EXERCISE INSTRUCTIONS: Reproduce each line from the first in the data through the line that contains "STRAY_MARKS = 220" exactly; give nothing else.

GIVEN DATA:
** START **

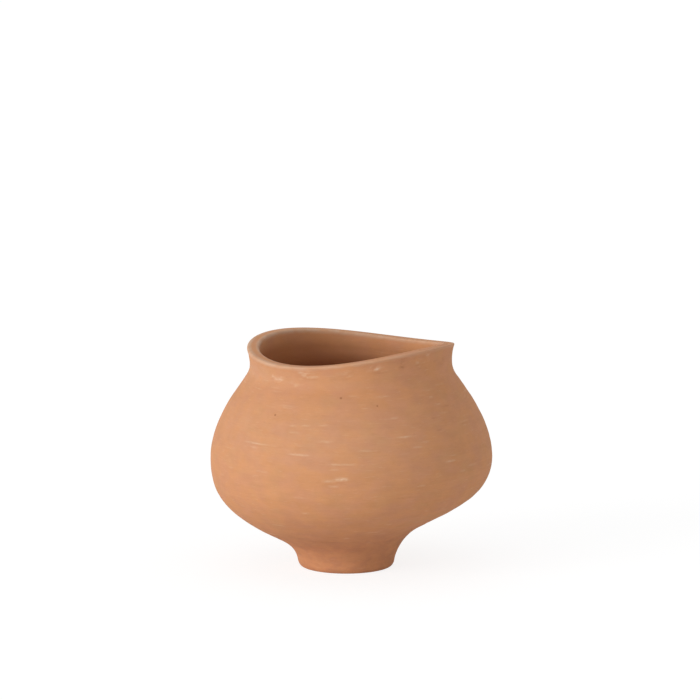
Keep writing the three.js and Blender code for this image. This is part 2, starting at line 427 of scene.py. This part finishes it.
# Marks on the outside: angle round the jar in degrees, level, half its length, half its
# width, and how pale it is from -1 to 1. A pale one is a smear of slip, a dark one a scrape.
MARKS = [
    (-94, 0.1140, 0.0060, 0.0018, 0.95),
    (-99, 0.1120, 0.0055, 0.0014, 0.45),
    (-97, 0.1070, 0.0045, 0.0010, 0.40),
    (-94, 0.1285, 0.0130, 0.0008, 0.50),
    (-97, 0.1235, 0.0045, 0.0008, 0.35),
    (-112, 0.1360, 0.0100, 0.0009, 0.70),
    (-134, 0.1420, 0.0150, 0.0008, 0.60),
    (-101, 0.1495, 0.0070, 0.0010, 0.30),
    (-117, 0.1620, 0.0030, 0.0008, 0.40),
    (-111, 0.1630, 0.0040, 0.0008, 0.40),
    (-103, 0.1640, 0.0040, 0.0008, 0.35),
    (-116, 0.1560, 0.0060, 0.0008, 0.30),
    (-67, 0.1525, 0.0070, 0.0008, 0.50),
    (-70, 0.1700, 0.0040, 0.0008, 0.35),
    (-46, 0.1250, 0.0070, 0.0009, 0.50),
    (-61, 0.1045, 0.0040, 0.0009, 0.35),
    (-39, 0.1130, 0.0040, 0.0009, 0.30),
    (-108, 0.0770, 0.0030, 0.0010, 0.40),
    (-135, 0.2060, 0.0060, 0.0018, 0.50),
    (-111, 0.2120, 0.0050, 0.0016, 0.45),
    (-38, 0.1750, 0.0050, 0.0008, -0.60),
    (-49, 0.1665, 0.0050, 0.0008, -0.50),
    (-48, 0.1555, 0.0040, 0.0008, -0.40),
    (-80, 0.1565, 0.0040, 0.0008, -0.30),
    (-67, 0.0935, 0.0120, 0.0009, -0.35),
    (-127, 0.2105, 0.0040, 0.0008, -0.45),
    (-77, 0.2160, 0.0025, 0.0020, -0.60),
    (-60, 0.2190, 0.0070, 0.0026, -0.20),
    (-49, 0.2175, 0.0090, 0.0009, -0.35),
    (-100, 0.0385, 0.0160, 0.0009, -0.55),
    (-115, 0.0640, 0.0090, 0.0045, -0.25),
]
STRAY_MARKS = 220

# Smudges left by hands round the neck, each a loose group of small marks: angle, level, how far
# they lie from the middle along and across the turn, how many, and how pale.
SMUDGES = [
    (-136, 0.2045, 0.0075, 0.0040, 12, 0.42),
    (-116, 0.2130, 0.0080, 0.0050, 14, 0.36),
    (-122, 0.2010, 0.0060, 0.0030, 6, 0.28),
    (-94, 0.2125, 0.0070, 0.0045, 7, 0.26),
    (-77, 0.2150, 0.0055, 0.0030, 9, 0.36),
    (-60, 0.2155, 0.0022, 0.0045, 9, -0.38),
    (-45, 0.2150, 0.0120, 0.0050, 12, 0.28),
    (-30, 0.2080, 0.0100, 0.0060, 8, -0.30),
    (35, 0.2100, 0.0140, 0.0060, 14, 0.45),
    (120, 0.2080, 0.0120, 0.0060, 14, 0.45),
]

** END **

ANSWER TO THIS TASK:
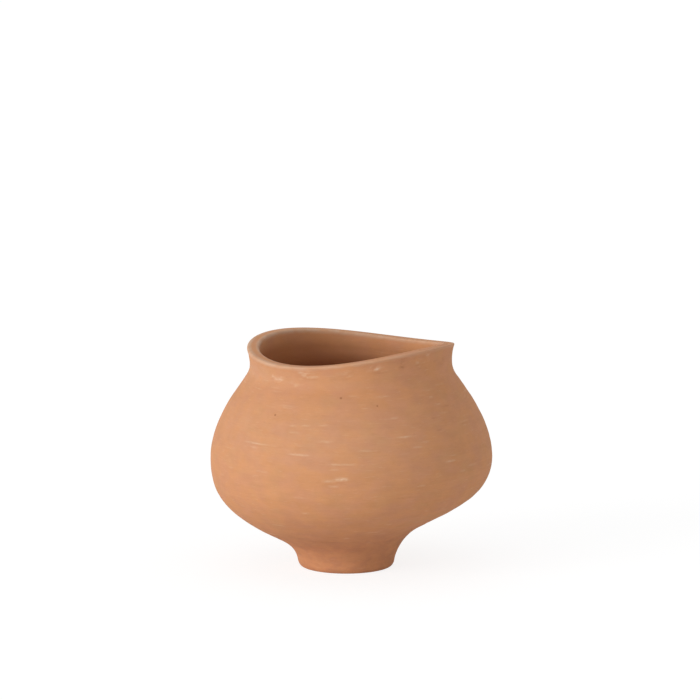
Keep writing the three.js and Blender code for this image. This is part 2, starting at line 427 of scene.py. This part finishes it.
# Marks on the outside: angle round the jar in degrees, level, half its length, half its
# width, and how pale it is from -1 to 1. A pale one is a smear of slip, a dark one a scrape.
MARKS = [
    (-94, 0.1140, 0.0060, 0.0018, 0.95),
    (-99, 0.1120, 0.0055, 0.0014, 0.45),
    (-97, 0.1070, 0.0045, 0.0010, 0.40),
    (-94, 0.1285, 0.0130, 0.0008, 0.50),
    (-97, 0.1235, 0.0045, 0.0008, 0.35),
    (-112, 0.1360, 0.0100, 0.0009, 0.70),
    (-134, 0.1420, 0.0150, 0.0008, 0.60),
    (-101, 0.1495, 0.0070, 0.0010, 0.30),
    (-117, 0.1620, 0.0030, 0.0008, 0.40),
    (-111, 0.1630, 0.0040, 0.0008, 0.40),
    (-103, 0.1640, 0.0040, 0.0008, 0.35),
    (-116, 0.1560, 0.0060, 0.0008, 0.30),
    (-67, 0.1525, 0.0070, 0.0008, 0.50),
    (-70, 0.1700, 0.0040, 0.0008, 0.35),
    (-46, 0.1250, 0.0070, 0.0009, 0.50),
    (-61, 0.1045, 0.0040, 0.0009, 0.35),
    (-39, 0.1130, 0.0040, 0.0009, 0.30),
    (-108, 0.0770, 0.0030, 0.0010, 0.40),
    (-135, 0.2060, 0.0060, 0.0018, 0.50),
    (-111, 0.2120, 0.0050, 0.0016, 0.45),
    (-38, 0.1750, 0.0050, 0.0008, -0.60),
    (-49, 0.1665, 0.0050, 0.0008, -0.50),
    (-48, 0.1555, 0.0040, 0.0008, -0.40),
    (-80, 0.1565, 0.0040, 0.0008, -0.30),
    (-67, 0.0935, 0.0120, 0.0009, -0.35),
    (-127, 0.2105, 0.0040, 0.0008, -0.45),
    (-77, 0.2160, 0.0025, 0.0020, -0.60),
    (-60, 0.2190, 0.0070, 0.0026, -0.20),
    (-49, 0.2175, 0.0090, 0.0009, -0.35),
    (-100, 0.0385, 0.0160, 0.0009, -0.55),
    (-115, 0.0640, 0.0090, 0.0045, -0.25),
]
STRAY_MARKS = 220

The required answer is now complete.